* **Task brief**:
What follows is a block of records; reproduce all of it verbatim.

- - -

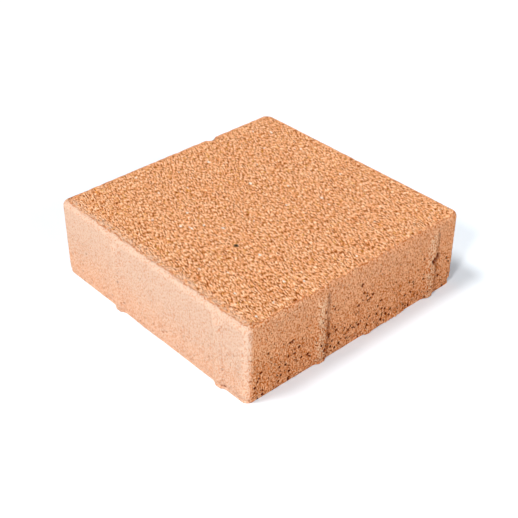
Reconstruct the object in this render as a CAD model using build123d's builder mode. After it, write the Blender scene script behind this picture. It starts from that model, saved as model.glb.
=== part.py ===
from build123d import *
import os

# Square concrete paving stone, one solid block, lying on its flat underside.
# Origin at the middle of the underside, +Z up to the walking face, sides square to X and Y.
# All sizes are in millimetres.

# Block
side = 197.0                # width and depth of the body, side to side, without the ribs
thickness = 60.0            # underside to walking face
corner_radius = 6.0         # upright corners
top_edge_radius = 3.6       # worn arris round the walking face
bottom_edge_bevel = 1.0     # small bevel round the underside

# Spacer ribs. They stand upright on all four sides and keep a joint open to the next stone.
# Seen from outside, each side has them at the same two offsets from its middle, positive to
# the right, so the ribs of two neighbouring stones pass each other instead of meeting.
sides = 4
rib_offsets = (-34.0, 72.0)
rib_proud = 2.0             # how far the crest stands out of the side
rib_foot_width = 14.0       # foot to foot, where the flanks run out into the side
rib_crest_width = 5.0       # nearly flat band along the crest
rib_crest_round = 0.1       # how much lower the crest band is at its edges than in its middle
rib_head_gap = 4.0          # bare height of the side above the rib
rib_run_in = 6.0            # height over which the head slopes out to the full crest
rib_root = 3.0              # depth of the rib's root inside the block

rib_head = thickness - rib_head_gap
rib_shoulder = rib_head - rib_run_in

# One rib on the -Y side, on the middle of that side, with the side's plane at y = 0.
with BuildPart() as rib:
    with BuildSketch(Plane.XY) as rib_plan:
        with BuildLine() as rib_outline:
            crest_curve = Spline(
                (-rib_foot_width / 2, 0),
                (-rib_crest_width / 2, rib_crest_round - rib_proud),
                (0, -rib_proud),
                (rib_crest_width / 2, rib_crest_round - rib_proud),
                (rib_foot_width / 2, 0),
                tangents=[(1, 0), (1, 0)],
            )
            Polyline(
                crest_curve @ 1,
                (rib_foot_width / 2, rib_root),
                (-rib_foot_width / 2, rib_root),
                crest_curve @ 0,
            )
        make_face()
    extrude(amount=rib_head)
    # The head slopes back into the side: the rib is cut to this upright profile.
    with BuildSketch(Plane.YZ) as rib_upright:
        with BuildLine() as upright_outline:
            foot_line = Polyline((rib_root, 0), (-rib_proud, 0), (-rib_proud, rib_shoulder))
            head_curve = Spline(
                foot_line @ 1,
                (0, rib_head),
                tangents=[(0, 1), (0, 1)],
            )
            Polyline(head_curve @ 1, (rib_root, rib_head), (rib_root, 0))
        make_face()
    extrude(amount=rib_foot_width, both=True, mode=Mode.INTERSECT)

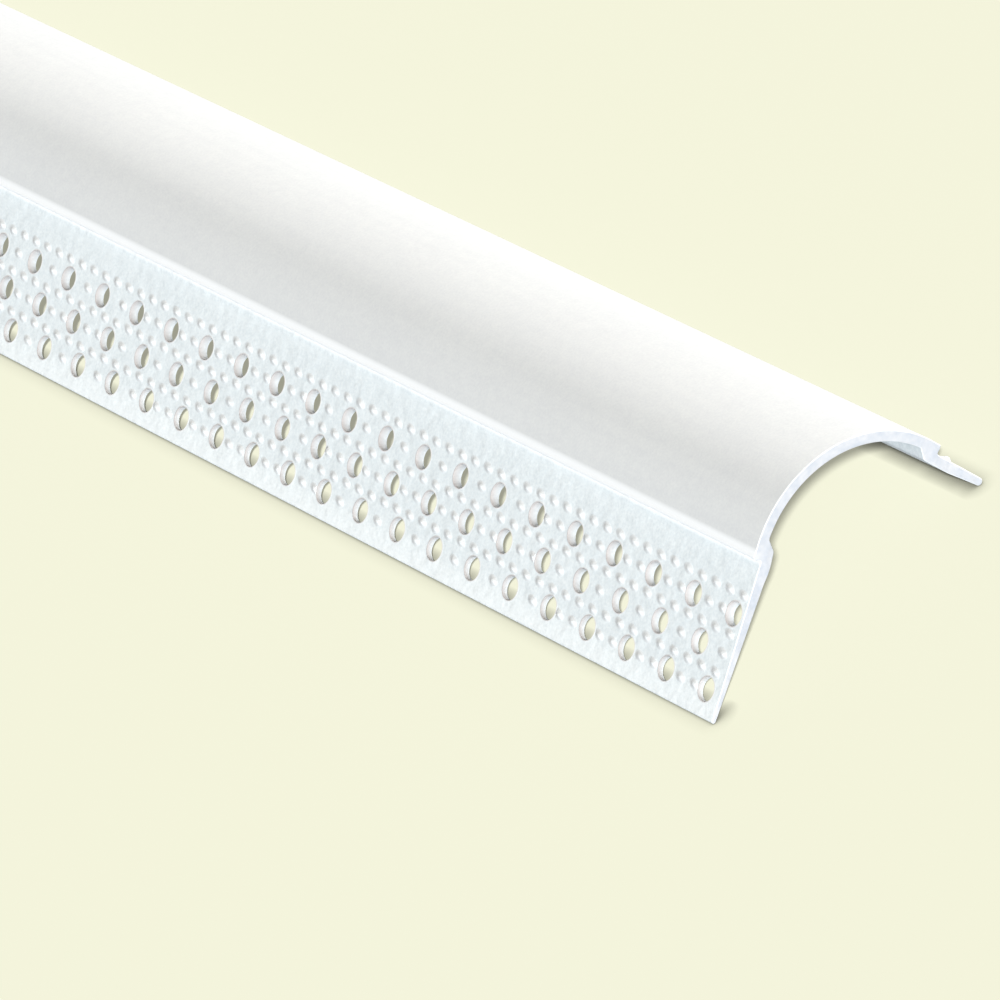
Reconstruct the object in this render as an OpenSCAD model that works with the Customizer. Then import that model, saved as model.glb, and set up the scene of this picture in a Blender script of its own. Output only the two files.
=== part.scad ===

- - -

* **Full answer**:
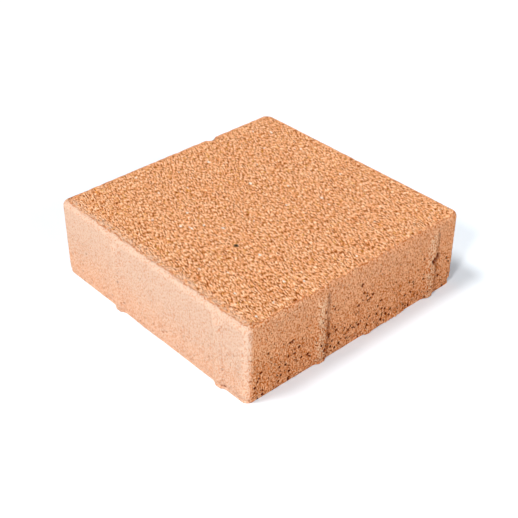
Reconstruct the object in this render as a CAD model using build123d's builder mode. After it, write the Blender scene script behind this picture. It starts from that model, saved as model.glb.
=== part.py ===
from build123d import *
import os

# Square concrete paving stone, one solid block, lying on its flat underside.
# Origin at the middle of the underside, +Z up to the walking face, sides square to X and Y.
# All sizes are in millimetres.

# Block
side = 197.0                # width and depth of the body, side to side, without the ribs
thickness = 60.0            # underside to walking face
corner_radius = 6.0         # upright corners
top_edge_radius = 3.6       # worn arris round the walking face
bottom_edge_bevel = 1.0     # small bevel round the underside

# Spacer ribs. They stand upright on all four sides and keep a joint open to the next stone.
# Seen from outside, each side has them at the same two offsets from its middle, positive to
# the right, so the ribs of two neighbouring stones pass each other instead of meeting.
sides = 4
rib_offsets = (-34.0, 72.0)
rib_proud = 2.0             # how far the crest stands out of the side
rib_foot_width = 14.0       # foot to foot, where the flanks run out into the side
rib_crest_width = 5.0       # nearly flat band along the crest
rib_crest_round = 0.1       # how much lower the crest band is at its edges than in its middle
rib_head_gap = 4.0          # bare height of the side above the rib
rib_run_in = 6.0            # height over which the head slopes out to the full crest
rib_root = 3.0              # depth of the rib's root inside the block

rib_head = thickness - rib_head_gap
rib_shoulder = rib_head - rib_run_in

# One rib on the -Y side, on the middle of that side, with the side's plane at y = 0.
with BuildPart() as rib:
    with BuildSketch(Plane.XY) as rib_plan:
        with BuildLine() as rib_outline:
            crest_curve = Spline(
                (-rib_foot_width / 2, 0),
                (-rib_crest_width / 2, rib_crest_round - rib_proud),
                (0, -rib_proud),
                (rib_crest_width / 2, rib_crest_round - rib_proud),
                (rib_foot_width / 2, 0),
                tangents=[(1, 0), (1, 0)],
            )
            Polyline(
                crest_curve @ 1,
                (rib_foot_width / 2, rib_root),
                (-rib_foot_width / 2, rib_root),
                crest_curve @ 0,
            )
        make_face()
    extrude(amount=rib_head)
    # The head slopes back into the side: the rib is cut to this upright profile.
    with BuildSketch(Plane.YZ) as rib_upright:
        with BuildLine() as upright_outline:
            foot_line = Polyline((rib_root, 0), (-rib_proud, 0), (-rib_proud, rib_shoulder))
            head_curve = Spline(
                foot_line @ 1,
                (0, rib_head),
                tangents=[(0, 1), (0, 1)],
            )
            Polyline(head_curve @ 1, (rib_root, rib_head), (rib_root, 0))
        make_face()
    extrude(amount=rib_foot_width, both=True, mode=Mode.INTERSECT)

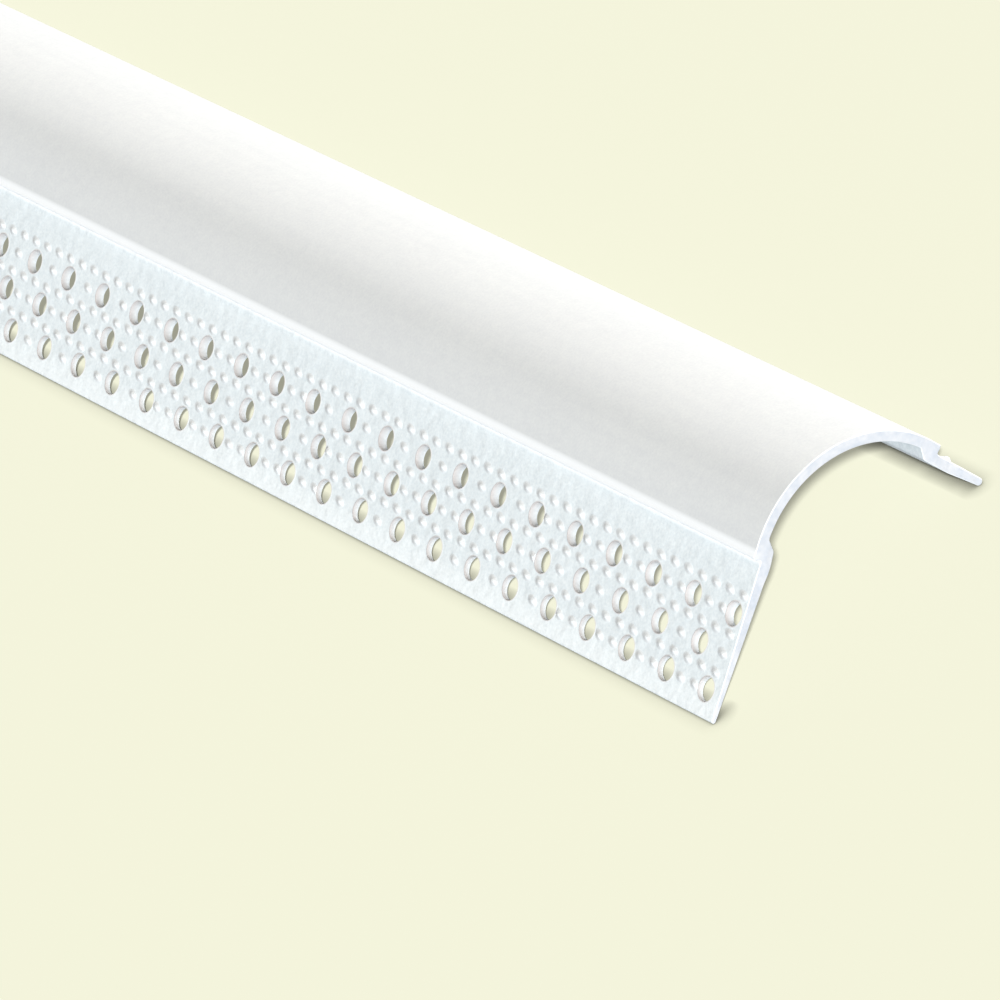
Reconstruct the object in this render as an OpenSCAD model that works with the Customizer. Then import that model, saved as model.glb, and set up the scene of this picture in a Blender script of its own. Output only the two files.
=== part.scad ===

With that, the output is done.